EXERCISE DETAILS:
Write out the whole of the material exactly.

--- Begin RECORD EXCERPTS ---

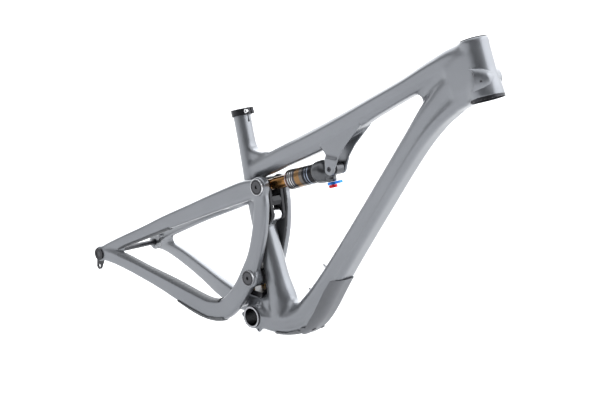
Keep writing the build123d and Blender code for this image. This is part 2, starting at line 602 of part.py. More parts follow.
def make_knob():
    """Rebound knob with a fluted rim, below the lever, on a stem through it."""
    centre = along(KNOB_AXIS, SHOCK_DOWN, KNOB_DROP)
    with BuildPart() as knob:
        with BuildSketch(facing(centre, SHOCK_DOWN)):
            Circle(8.0)
            with PolarLocations(8.4, 10):
                Circle(1.4, mode=Mode.SUBTRACT)
        extrude(amount=5.5)
        add(rod(centre, SHOCK_DOWN, -5.2, 1, 3.0))
    return knob.part


# ---------------------------------------------------------------- guards
def skin(grown, region, low, high, *bodies):
    """Bonded guard: a thin skin over part of a tube, kept inside a side region and off the bodies."""
    with BuildPart() as guard:
        add(grown)
        add(slab(region, low, high), mode=Mode.INTERSECT)
        for body in bodies:
            add(body, mode=Mode.SUBTRACT)
    pieces = sorted(guard.part.solids(), key=lambda solid: solid.volume)
    return pieces[-1]


# ---------------------------------------------------------------- build
os.makedirs("parts", exist_ok=True)
front_triangle = save(make_front_triangle(), "front_triangle")
swingarm = save(make_swingarm(), "swingarm")

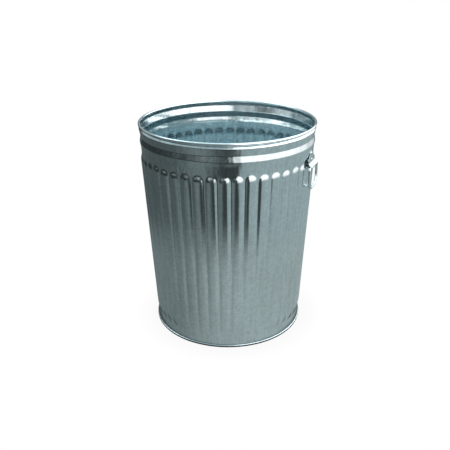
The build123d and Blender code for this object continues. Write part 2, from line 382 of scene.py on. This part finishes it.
# ------------------------------------------------------------------ bottom pan
def pan():
    """Raised panel, skirt and the fold that takes in the wall's lower edge, turned as one sheet."""
    wall_outer = WALL_BENDS[-1][1]
    skirt_outer = wall_outer - SHEET - PLAY
    skirt_inner = skirt_outer - SHEET
    fold_inner = wall_outer + PLAY
    foot_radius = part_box("bottom_pan")[1].y - 0.02 * MM
    foot_height = 6.8 * MM
    skirt_top, lean = 9 * MM, 1.5 * MM
    floor, floor_rim = 24 * MM, 21 * MM
    panel, slope_end = 165 * MM, 185 * MM
    outline = [  # radius, height, radius of the bend there
        (0, floor - SHEET, 0),
        (60 * MM, floor - SHEET, 0),
        (120 * MM, floor - SHEET, 0),
        (panel, floor - SHEET, 8 * MM),
        (slope_end, floor_rim - SHEET, 8 * MM),
        (skirt_inner - lean, floor_rim - SHEET, 4 * MM),
        (skirt_inner, skirt_top, 10 * MM),
        (skirt_inner, 0, 0.6 * MM),
        (foot_radius, 0, 1.6 * MM),
        (foot_radius, foot_height, 0.9 * MM),
        (fold_inner, foot_height, 0.65 * MM),
        (fold_inner, WALL_FOOT_Z, 0),
        (skirt_outer, WALL_FOOT_Z, 0),
        (skirt_outer, skirt_top, 10 * MM),
        (skirt_outer - lean, floor_rim, 4.8 * MM),
        (slope_end, floor_rim, 8 * MM),
        (panel, floor, 8 * MM),
        (120 * MM, floor, 0),
        (60 * MM, floor, 0),
        (0, floor, 0),
    ]
    points = [(x, z) for x, z, _ in outline]
    bends = [bend for _, _, bend in outline][1:-1]
    return lathe("bottom_pan_pressing", rounded(points, bends), 352)


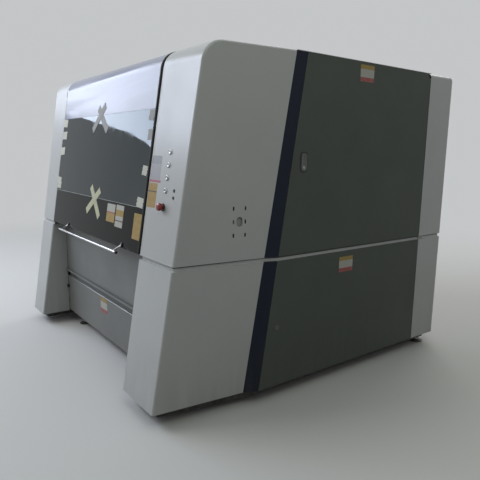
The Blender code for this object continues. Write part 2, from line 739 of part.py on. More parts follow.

--- End RECORD EXCERPTS ---

RESULT:
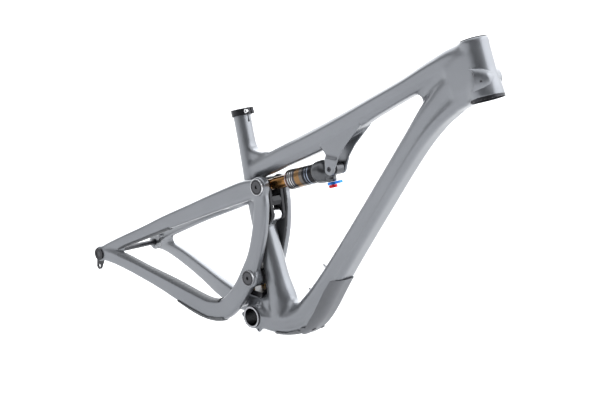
Keep writing the build123d and Blender code for this image. This is part 2, starting at line 602 of part.py. More parts follow.
def make_knob():
    """Rebound knob with a fluted rim, below the lever, on a stem through it."""
    centre = along(KNOB_AXIS, SHOCK_DOWN, KNOB_DROP)
    with BuildPart() as knob:
        with BuildSketch(facing(centre, SHOCK_DOWN)):
            Circle(8.0)
            with PolarLocations(8.4, 10):
                Circle(1.4, mode=Mode.SUBTRACT)
        extrude(amount=5.5)
        add(rod(centre, SHOCK_DOWN, -5.2, 1, 3.0))
    return knob.part


# ---------------------------------------------------------------- guards
def skin(grown, region, low, high, *bodies):
    """Bonded guard: a thin skin over part of a tube, kept inside a side region and off the bodies."""
    with BuildPart() as guard:
        add(grown)
        add(slab(region, low, high), mode=Mode.INTERSECT)
        for body in bodies:
            add(body, mode=Mode.SUBTRACT)
    pieces = sorted(guard.part.solids(), key=lambda solid: solid.volume)
    return pieces[-1]


# ---------------------------------------------------------------- build
os.makedirs("parts", exist_ok=True)
front_triangle = save(make_front_triangle(), "front_triangle")
swingarm = save(make_swingarm(), "swingarm")

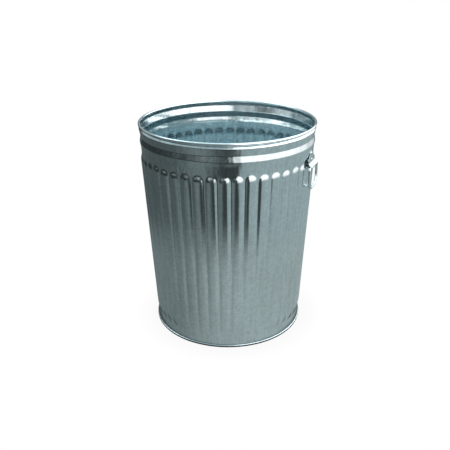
The build123d and Blender code for this object continues. Write part 2, from line 382 of scene.py on. This part finishes it.
# ------------------------------------------------------------------ bottom pan
def pan():
    """Raised panel, skirt and the fold that takes in the wall's lower edge, turned as one sheet."""
    wall_outer = WALL_BENDS[-1][1]
    skirt_outer = wall_outer - SHEET - PLAY
    skirt_inner = skirt_outer - SHEET
    fold_inner = wall_outer + PLAY
    foot_radius = part_box("bottom_pan")[1].y - 0.02 * MM
    foot_height = 6.8 * MM
    skirt_top, lean = 9 * MM, 1.5 * MM
    floor, floor_rim = 24 * MM, 21 * MM
    panel, slope_end = 165 * MM, 185 * MM
    outline = [  # radius, height, radius of the bend there
        (0, floor - SHEET, 0),
        (60 * MM, floor - SHEET, 0),
        (120 * MM, floor - SHEET, 0),
        (panel, floor - SHEET, 8 * MM),
        (slope_end, floor_rim - SHEET, 8 * MM),
        (skirt_inner - lean, floor_rim - SHEET, 4 * MM),
        (skirt_inner, skirt_top, 10 * MM),
        (skirt_inner, 0, 0.6 * MM),
        (foot_radius, 0, 1.6 * MM),
        (foot_radius, foot_height, 0.9 * MM),
        (fold_inner, foot_height, 0.65 * MM),
        (fold_inner, WALL_FOOT_Z, 0),
        (skirt_outer, WALL_FOOT_Z, 0),
        (skirt_outer, skirt_top, 10 * MM),
        (skirt_outer - lean, floor_rim, 4.8 * MM),
        (slope_end, floor_rim, 8 * MM),
        (panel, floor, 8 * MM),
        (120 * MM, floor, 0),
        (60 * MM, floor, 0),
        (0, floor, 0),
    ]
    points = [(x, z) for x, z, _ in outline]
    bends = [bend for _, _, bend in outline][1:-1]
    return lathe("bottom_pan_pressing", rounded(points, bends), 352)


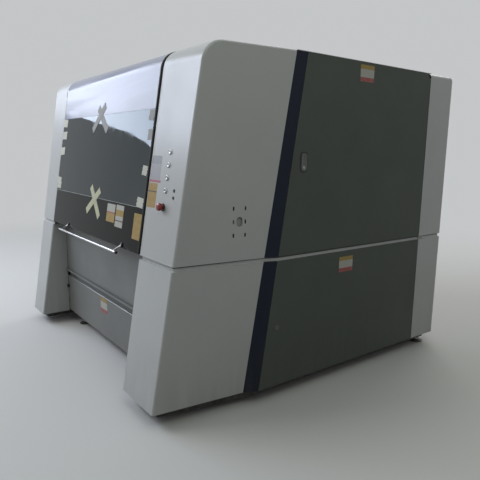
The Blender code for this object continues. Write part 2, from line 739 of part.py on. More parts follow.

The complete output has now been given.